When you’re the source for “breaking news” but it turns out to be “faking news,” you’re in trouble.
ABC “senior investigative correspondent” Brian Ross greeted Gen. Michael Flynn’s plea deal with Robert Mueller by claiming Flynn is “prepared to testify that President Trump, as a candidate, Donald Trump, ordered him — directed him to make contact with the Russians which contradicts all that Donald Trump has said to this point.”
It was a nuclear explosion. Within minutes the stock market plunged 350 points.
It quickly became clear that it was flat wrong. Later, ABC News added on the evening news what they disingenuously called a “clarification” – actually, Trump directed Flynn to contact the Russians after the election, which not only isn’t scandalous, it’s completely expected for a new president. After more uproar, they finally found it to be a “serious error” and suspended Ross for four weeks without pay.
It’s a classic journalistic mistake to try and be first to report something before it’s verified. But in the Trump era, when liberals believe the president is a uniquely dangerous threat to America – even the world -- any news that could lead to speculation about Trump’s impeachment or resignation is like catnip. Journalists are prone to over-hype anything that could spell “The End.”
This suspension might be an adequate punishment….if Ross hasn’t made a long line of whopper mistakes. Conservatives remember the movie-theater mass shooting in Aurora, Colorado in 2012 and how Ross came on in “breaking news” mode to announce there was a “Jim Holmes” on a list of Colorado Tea Party Patriots…as if that was a perfect starting point to find mass shooters. It wasn’t. But there are more.

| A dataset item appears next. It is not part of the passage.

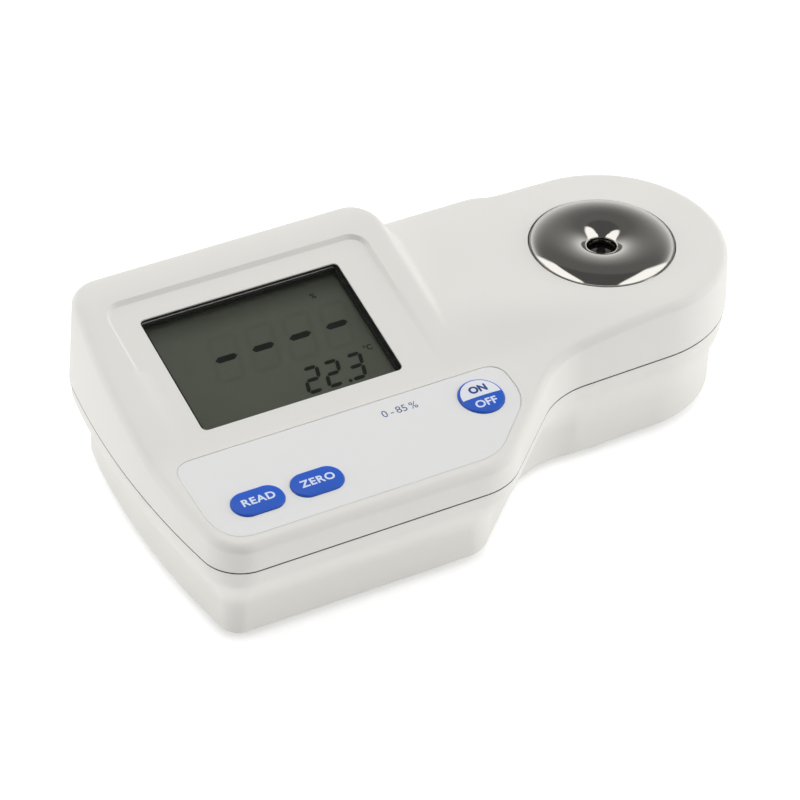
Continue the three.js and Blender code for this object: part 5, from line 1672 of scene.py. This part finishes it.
@dataclass
class Keypad:
    """The keypad film and its three keys."""

    workshop: Workshop
    case: Case
    keys: Sequence[Key] = (
        Key("key_read", Body.READ, (-74.6, -36.2), 15.0, 4.3),
        Key("key_zero", Body.ZERO, (-57.2, -36.2), 15.0, 4.3),
        Key("key_on_off", Body.POWER, (-1.9, -25.6), 12.8, 6.4),
    )
    corners: Sequence[Pair] = (
        (-89.9, -15.8), (-89.9, -40.0), (-85.0, -46.6), (-7.95, -46.6), (9.0, -30.5), (9.0, -15.8),
    )
    pull: float = 6.0
    thickness: float = 0.5
    film_edge: float = 0.3
    slit: float = 0.06
    gap: float = 0.12
    rise: float = 0.9
    crown: float = 0.28
    edge: float = 0.55
    flange_top: float = -3.28
    flange_bottom: float = -4.28
    flange_border: float = 1.0
    plunger: Pair = (1.6, -4.88)
    plunger_sides: int = 32
    word_size: float = 3.5
    long_key_word: float = 3.35
    range_at: Pair = (-24.5, -21.2)
    field_margin: float = 0.65
    field_split: float = -0.35
    film_grid: float = 6.0
    face_grid: float = 1.1
    under_grid: float = 3.0
    edge_rows: int = 5

    def film_loop(self, grow: float) -> Array:
        """Edge of the film in the keypad's own frame, moved outwards by a distance.

        Args:
            grow: the distance.

        Returns:
            The loop.
        """
        face = self.case.keypad_face
        places = [np.array(face.local(x, y)) for x, y in self.corners]
        path: list[Array] = []
        for i, at in enumerate(places):
            ends = []
            for other in (places[i - 1], places[(i + 1) % len(places)]):
                reach = float(np.linalg.norm(other - at))
                ends.append(at + (other - at) * min(self.pull / reach, 0.5))
            for share in np.linspace(0.0, 1.0, 11):
                path.append((1 - share) ** 2 * ends[0] + 2 * share * (1 - share) * at + share**2 * ends[1])
        return grown(evened(np.array(path), 1.0), grow)

    def place(self, key: Key) -> Matrix:
        """A key's own frame, on the keypad's face."""
        x, y = self.case.keypad_face.local(*key.at)
        return self.case.keypad_face.place @ Matrix.Translation((x, y, 0.0))

    def hole(self, key: Key, grow: float) -> Array:
        """Edge of a key's hole in the keypad's own frame."""
        loop = half_rounds(key.length + 2.0 * grow, key.radius + grow)
        return loop + np.array(self.case.keypad_face.local(*key.at))

    def build(self) -> None:
        """Make the film and the keys with their words."""
        self.film()
        for key in self.keys:
            self.cap(key)
        self.words()

    def film(self) -> None:
        """The film, flush in its recess, with a soft edge."""
        draft = Draft()
        low = self.film_loop(0.0)
        holes = [self.hole(key, self.gap) for key in self.keys]
        sheet = Sheet.fill([grown(low, -self.film_edge), *holes], range(1, 1 + len(holes)), self.film_grid)
        top, bottom = draft.lay(sheet, 0.0), draft.lay(sheet, -self.thickness)
        side = draft.ring(low, -self.thickness), draft.ring(low, -self.film_edge * 0.8)
        draft.tower([bottom[0], *side, top[0]])
        for high_rim, low_rim in zip(top[1:], bottom[1:]):
            draft.bridge(high_rim, low_rim)
        self.workshop.piece(
            "keypad_film", draft, PRINTED_FILM, Body.CASE, ["keypad_overlay"], self.case.keypad_face.place,
            slot="film_grey",
        )

    def surface(self, key: Key) -> Surface:
        """Height of a key's slightly domed face, in its own frame.

        Args:
            key: the key.

        Returns:
            A function of the place on the face.
        """
        reach = key.length / 2.0 - key.radius

        def height(x: Array, y: Array) -> Array:
            """Height of the face at a point."""
            away = np.hypot(np.maximum(np.abs(x) - reach, 0.0), y) / key.radius
            return self.rise + self.crown * (1.0 - np.clip(away, 0.0, 1.0) ** 2) - self.crown

        return height

    def cap(self, key: Key) -> None:
        """A key's cap with its hidden flange and plunger.

        Args:
            key: the key.
        """
        draft = Draft()
        loop = half_rounds(key.length, key.radius)
        wide = grown(loop, self.flange_border)
        shoulder = self.rise - self.crown
        rows = [
            draft.ring(wide, self.flange_bottom), draft.ring(wide, self.flange_top),
            draft.ring(loop, self.flange_top), draft.ring(loop, shoulder - self.edge),
        ]
        for k in range(1, self.edge_rows + 1):
            turn = QUARTER * k / self.edge_rows
            plan = grown(loop, -self.edge * (1.0 - math.cos(turn)))
            rows.append(draft.ring(plan, shoulder - self.edge * (1.0 - math.sin(turn))))
        draft.tower(rows)
        face = Sheet.fill([grown(loop, -self.edge)], [], self.face_grid)
        height = self.surface(key)(face.plan[:, 0], face.plan[:, 1])
        height[face.loops[0]] = shoulder
        draft.lay(face, height)
        radius, low = self.plunger
        pin = circle(radius, (0.0, 0.0), self.plunger_sides)
        under = draft.lay(Sheet.fill([wide, pin], [1], self.under_grid), self.flange_bottom)
        tip = draft.ring(pin, low)
        draft.bridge(under[1], tip)
        draft.lid(tip)
        self.workshop.piece(
            key.name + "_cap", draft, KEY_BLUE, key.body, [key.name], self.place(key), slot="key_blue"
        )

    def words(self) -> None:
        """Print the words on the keys and the range on the film."""
        print_shop = Lettering(self.workshop)
        read, zero, power = (Ground(key.body, self.place(key), self.surface(key)) for key in self.keys)
        for name, words, ground in (("key_read", "READ", read), ("key_zero", "ZERO", zero)):
            print_shop.text(
                name + "_word", words, self.long_key_word, (0.1, -0.15), LEGEND_WHITE, ground, bold=0.1,
                stretch=1.09, spacing=1.1,
            )
        radius = self.keys[2].radius - self.field_margin
        start = math.asin(self.field_split / radius)
        turn = np.linspace(start, math.pi - start, 44)
        half = np.column_stack([radius * np.cos(turn), radius * np.sin(turn)])
        print_shop.patch("key_on_off_field", half, FIELD_WHITE, power)
        print_shop.text(
            "key_on_off_on", "ON", self.word_size, (0.1, 2.2), LEGEND_NAVY, power, bold=0.14, stretch=0.96,
            lift=0.05,
        )
        print_shop.text(
            "key_on_off_off", "OFF", self.word_size, (-0.15, -3.1), LEGEND_WHITE, power, bold=0.09,
            stretch=1.08,
        )
        face = self.case.keypad_face
        print_shop.text(
            "film_range", "0 - 85 %", self.word_size, face.local(*self.range_at), LEGEND_BLUE,
            Ground(Body.CASE, face.place, flat_surface(0.0)), word_space=0.7,
        )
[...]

-- In 2001, Ross claimed the anthrax used in deadly attacks after 9/11 in Washington and New York was coated with bentonite, a chemical compound found only in biological weapons made by Saddam Hussein’s henchmen in Iraq. Former Bush press secretary Ari Fleischer remembers “I explicitly told ABC News not to go with the anthrax story because it was wrong. Brian Ross went with it anyway -- and one week later issued a murky, hard to understand correction.”
-- In the first month of the Iraq War in 2003, Ross reported Saddam’s cousin Ali Hassan Al Majid (or “Chemical Ali”) had been killed. Several media outlets forwarded that report. Six months later, U.S. officials announced they had him in custody.
-- In 2006, Ross claimed Pakistani officials had arrested Matiur Rehman, an al-Qaeda explosives expert who kept an “official” list of terrorist recruits, and could lead to Osama bin Laden. Pakistanis denounced the report as ‘fictitious.” ABC consultant Alexis Debat had warned ABC it was not true a day after the report had initially been broadcast.
-- Also in 2006, Ross breathlessly relayed that then-House Speaker Dennis Hastert was under FBI investigation for bribery in the Jack Abramoff lobbying scandal. “Justice Department officials describe the 64-year-old Illinois Republican as very much in the mix of the corruption investigation.” This prompted the Justice Department to deny there was any federal probe of Hastert, who demanded a retraction and threatened to sue ABC.
None of these whoppers ever led to any suspension of Ross, who’s been at ABC since 1994. His liberal colleagues have given him six Peabody Awards and six George Polk investigative reporting awards, so his reputation inside the network was apparently unscathed by his large errors.
It’s a little bizarre these days that sexual harassers like Charlie Rose and Matt Lauer are dumped abruptly, while Brian Williams has an hour-long nightly show on MSNBC and Brian Ross gets a slap on the wrist. These supposed guardians against “fake news” look like fact-mangling isn’t really a serious offense. Brian Ross should be fired.